We perceive a white piece of paper in sunlight to be white, hence light coming from a star of the same spectrum as our Sun should also look white in photos. It’s essentially a white balance exercise, but selecting a star in your image to calibrate instead of most programs which uses the average of the whole image.

Sky Gradient Removal

With that done, you can now select from the menu Processing / Remove gradient (polynomial fit) to get the following pop-up

remove gradient

If you have just stars in the image, a Low background detection and Low Fit precision will work.  However if you have intricate details from the Milky Way with dust lanes and all, then a High setting will better preserve the subtle changes. Try various combination to see what works best for your image. You can also do one pass with Low, and then follow it with a 2nd pass at High.
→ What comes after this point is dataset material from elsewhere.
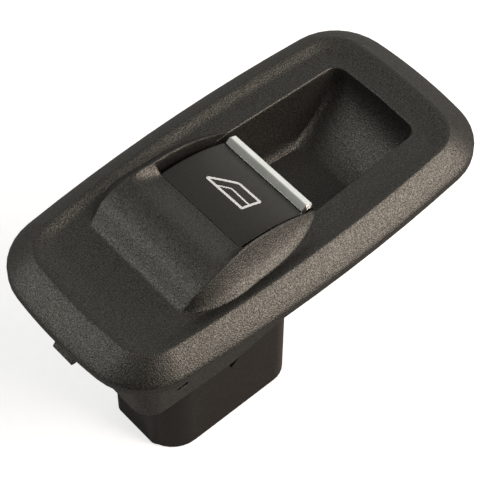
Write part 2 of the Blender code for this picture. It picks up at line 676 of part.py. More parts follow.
def rocker_profile(inset):
    """Side view of the rocker, from its front edge over the arch to the rebate for the bar."""
    points = []
    steps = 12
    for k in range(steps + 1):
        x = ROCKER_FRONT + inset + (BAR_FRONT - ROCKER_FRONT - inset) * k / steps
        points.append((x, rocker_height(x) - inset))
    return points


def build_rocker(material, parent):
    seat = rocker_height(BAR_FRONT) - BAR_THICKNESS * 0.55
    lip = BAR_REAR - 0.0007
    under = [(BAR_FRONT, seat), (lip, seat), (lip + 0.0002, seat - 0.0006), (lip - 0.0005, seat - 0.0012),
             (BAR_FRONT + 0.0004, seat - 0.0022), (CUP_FRONT - 0.0004, ROCKER_SKIRT_BOTTOM + 0.0008),
             (CUP_FRONT - 0.0008, ROCKER_SKIRT_BOTTOM),
             (ROCKER_FRONT + ROCKER_FRONT_SLANT, ROCKER_SKIRT_BOTTOM)]
    outer = rocker_profile(0.0) + under
    middle_x = sum(x for x, z in outer) / len(outer)
    middle_z = sum(z for x, z in outer) / len(outer)
    span = max(x for x, z in outer) - min(x for x, z in outer)
    rings = []
    side = ROCKER_HALF_WIDTH
    for y, shrink in ((-side, EDGE_ROUND), (-side + EDGE_ROUND * 0.3, EDGE_ROUND * 0.3),
                      (-side + EDGE_ROUND, 0.0), (side - EDGE_ROUND, 0.0),
                      (side - EDGE_ROUND * 0.3, EDGE_ROUND * 0.3), (side, EDGE_ROUND)):
        k = 1.0 - 2 * shrink / span
        rings.append([(middle_x + (x - middle_x) * k, y, middle_z + (z - middle_z) * k - shrink * 0.5)
                      for x, z in outer])
    rocker = loft("rocker", rings)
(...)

The result of all this is presented below: the sky gradient is gone, and the sky background is now a nicer black instead of a pink hue. And if you did the white balance, then the stars are also of the right color.

iris-completed

I should mention that the two most important dialog boxes in IRIS are the Command prompt and Threshold. When viewing and performing the various operations, the threshold values (essentially the min/max for brightness and darkness) often needs to be adjusted to get a good image and see the required detail.

iris-command-threshold

The next step will be importing the file in a photo editor for final adjustments. Color saturation, levels and intensity can be adjusted in IRIS, but I find a photo editor to offer better control. And because I will continue my editing in a photo editor do not set the Threshold values too narrow. I prefer a grey sky and then do a non-linear adjustment in a photo editor to get a darker sky.